Queeries: Designing Reality Equitably and Madly (Q:DREAM)
A.L. Hu, AIA

From CFA Lab: "Queeries: Designing Reality Equitably and Madly (Q:DREAM) will leverage the Center for Architecture’s physical and virtual properties to enact an emergent research-creation process that asks queer people: “What are your definitions of ‘home’?” The project will spotlight NYC’s queer architects, designers, organizations, and places at different scales, with a participatory component for folks to recognize and celebrate the spaces they call “home.” “Designing Reality” refers to the creation of space for imagining worlds where queer folks have autonomous agency over their lives, while “Equitably and Madly” expresses parallel principles of equity of access, pride, and extraordinary imagination. Multimedia storytelling and queer data analysis will expand the frame of “home” to encompass queer families, support networks, spaces of one’s own, privacy, security, and stability. Through the course of the residency, Q:DREAM will begin to build a living archive that documents and celebrates queer designers, their work, and their desires.
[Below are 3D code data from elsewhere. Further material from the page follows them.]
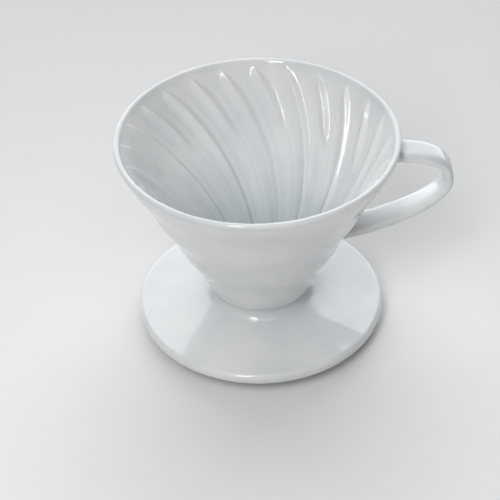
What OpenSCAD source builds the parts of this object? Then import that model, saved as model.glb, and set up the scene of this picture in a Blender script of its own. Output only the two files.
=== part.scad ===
// Pour-over coffee dripper in white glazed ceramic.
// A 60 degree cup with spiral ribs stands on a saucer base, and a strap handle is
// luted to its side. The frame's origin is on the axis, at the foot plane; the
// handle points along +X and the mouth of the cup opens along +Z.

/* [Cup] */
// Height from the foot plane to the top of the lip
total_h = 82; // [81:0.5:84]
// Outer diameter of the cup at the lip
rim_d = 100; // [98:0.5:102]
// Thickness of the rounded lip
lip_t = 2.2; // [2:0.1:2.6]
// Radius that the outside loses for each millimetre of depth
outer_slope = 0.508; // [0.500:0.002:0.512]
// Height of the soft waves on the outside, from mean to crest
wave_h = 0.3; // [0:0.05:0.4]
// Spacing of the soft waves
wave_pitch = 18; // [16:1:20]
// Rounding at the bottom edge of the cup
bead_r = 1.5; // [1:0.1:1.8]

/* [Ribs] */
// Number of long ribs, with one short rib between each two of them
long_ribs = 12; // [10:1:14]
// Height of a rib near the lip
rib_h_top = 1.8; // [1:0.1:2.2]
// Height of a long rib near the outlet
rib_h_low = 1.2; // [0.6:0.1:1.4]
// Width of a rib's steep flank, as an angle about the axis
rib_steep = 3.2; // [2.8:0.1:4]
// Width of a rib's gentle flank, as an angle about the axis
rib_gentle = 7.6; // [6:0.1:8.4]
// Depth below the lip at which the short ribs have faded out
short_rib_depth = 22; // [16:1:28]
// Direction of the first long rib where it starts at the lip
rib_phase = 16.5; // [0:0.5:30]

/* [Outlet] */
// Diameter of the outlet bore
outlet_d = 19.5; // [19:0.1:20]
// Outer diameter of the spout that plugs into the base
spout_d = 28; // [27:0.5:29]
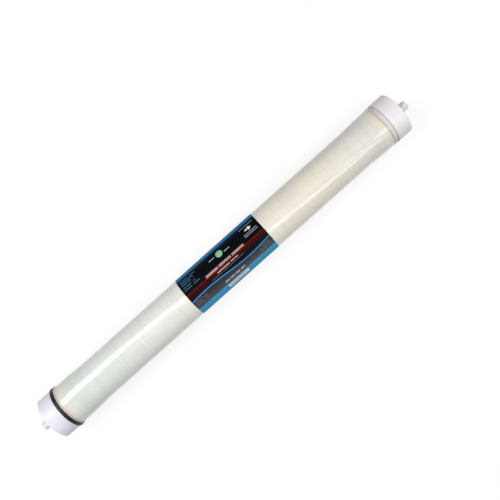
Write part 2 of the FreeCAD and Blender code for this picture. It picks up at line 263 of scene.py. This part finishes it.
def fibreglass():
    """Wound glass fibre under clear resin: hoop streaks, cloudy tint, warm bands at both ends and a painted
    shade line where the shell meets each cap.
    """
    n = Nodes("wound_fibreglass")
    x = n.position()[0]
    fibres = n.noise((1100, 7, 7), detail=3, roughness=0.6)
    rovings = n.noise((170, 6, 6), detail=2)
    cloud = n.noise((14, 26, 26), detail=3)
    uneven = n.noise((20, 30, 30), detail=2)

    colour = n.ramp(n.span(x, -RESIN_REACH, RESIN_REACH, smooth=False), RESIN_TINTS)
    from_end = n.math("SUBTRACT", SHELL_END, n.math("ABSOLUTE", x))
    edge = n.math("ADD", from_end, n.vary(uneven, -5 * MM, 5 * MM))
    cream = n.math("MULTIPLY", n.span(edge, 36 * MM, 8 * MM), 0.55)
    colour = n.mix(cream, colour, CREAM)
    peach = n.math("MULTIPLY", n.span(edge, 13 * MM, 5 * MM), n.vary(uneven, 0.35, 0.75))
    colour = n.mix(peach, colour, PEACH)
    # painted contact shade: the colour darkens to tan over the last 2.2 mm of the shell, where it meets the
    # cap's flange
    colour = n.mix(n.span(from_end, 2.2 * MM, 1.0 * MM, 0.0, 0.85), colour, SHELL_JOINT_SHADE)

    streaks = n.span(fibres, 0.25, 0.75, 0.95, 1.03, smooth=False)
    shade = n.math("ADD", streaks, n.vary(rovings, -0.045, 0.03))
    shade = n.math("ADD", shade, n.vary(cloud, -0.03, 0.02))
    normal = n.bump(n.math("ADD", n.math("MULTIPLY", fibres, 0.5), rovings), 0.06 * MM)
    roughness = n.span(fibres, 0.2, 0.8, 0.3, 0.45, smooth=False)
    return n.set(Base_Color=n.grade(colour, shade), Roughness=roughness, Normal=normal,
                 Specular_IOR_Level=0.1, Coat_Weight=0.9, Coat_Roughness=0.08)


def moulded(name, feed_tint, tint, grain=0.02):
    """Moulded plastic with eased edges, faint flow marks, a fine surface and painted shade lines in the
    groove's corners.
    """
    n = Nodes(name)
    x = n.position()[0]
    colour = n.mix(n.span(x, -0.40, 0.40), feed_tint, tint)
    off_groove = n.math("ABSOLUTE", n.math("SUBTRACT", n.math("ABSOLUTE", x), GROOVE_MIDDLE))
    off_corner = n.math("ABSOLUTE", n.math("SUBTRACT", off_groove, GROOVE_HALF))
    # painted shade: a darker grey-brown line within about a millimetre of each corner of the seal groove
    colour = n.mix(n.span(off_corner, 1.1 * MM, 0.3 * MM, 0.0, 0.75), colour, GROOVE_CORNER_SHADE)

    flow = n.noise((60, 25, 25), detail=3)
    fine = n.noise((2500, 2500, 2500), detail=2)
    shade = n.math("ADD", n.vary(flow, 1 - grain, 1 + grain), n.vary(fine, -0.01, 0.01))
    normal = n.bump(fine, 0.02 * MM, normal=n.rounded(0.5 * MM))
    return n.set(Base_Color=n.grade(colour, shade), Roughness=n.vary(flow, 0.28, 0.38),
                 Normal=normal, Specular_IOR_Level=0.3)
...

A.L. Hu, NOMA, AIA, NCARB, EcoDistricts AP, is a transgenderqueer Taiwanese-American architect, activist, and organizer. Their interdisciplinary practice synthesizes organizing for racial, class, and gender justice with world-building and spatial planning; queers the architect’s role in facilitating accessible spaces; and manifests in design, visual media, cartographies, events, and collaborative cultural work. Hu was a 2019-2021 Enterprise Rose Architectural Fellow and they are currently Design Initiatives Manager at Ascendant Neighborhood Development in East Harlem. They are a core member of Design as Protest and Dark Matter U. Hu provides brainpower and energy for Queeries, an ongoing community-building design-queering initiative for and by LGBTQIA+ architects and designers."

Undocumented
Karla Andrea Pérez

From CFA Lab: "For undocumented immigrants, home has always been a complex reality rooted in politics, identity, and architecture. This population lives with the threat and expectation of removal and violence, where trespassing is legal because you’re not. To be undocumented is to live between worlds, in a where fear becomes normal, knowing you cannot exist here. How is this reality reflected in the interiority and spatialization of the home, if at all? This project will document the existing homes of individuals who live with the status of “undocumented” in the New York City area through video, photography, and interviews. It aims to assist in recognizing these spaces within an architectural discourse that doesn’t pretend to aestheticize or romanticize their homes, but rather to serve as a platform for self-advocacy.

Karla Andrea Pérez is a first-generation Mexican-American designer, researcher, and folkloric dancer. She received her BFA in Interior Design from the New York Institute of Technology and is currently pursuing her MS in Critical Curatorial and Conceptual studies in Architecture at Columbia University. Her work acknowledges the gaps in historic archival representation of overlooked, often misrepresented minority community spaces, with a particular focus on the Mexican immigrant and Mexican-American communities in New York City, drawing from her upbringing in Queens. She has focused on community programming experiences that reclaim public space by using dance and installations as tools of empowerment. Pérez is always looking for ways to collectively bring forward these narratives through active collaboration, community engagement, and cultural organizing."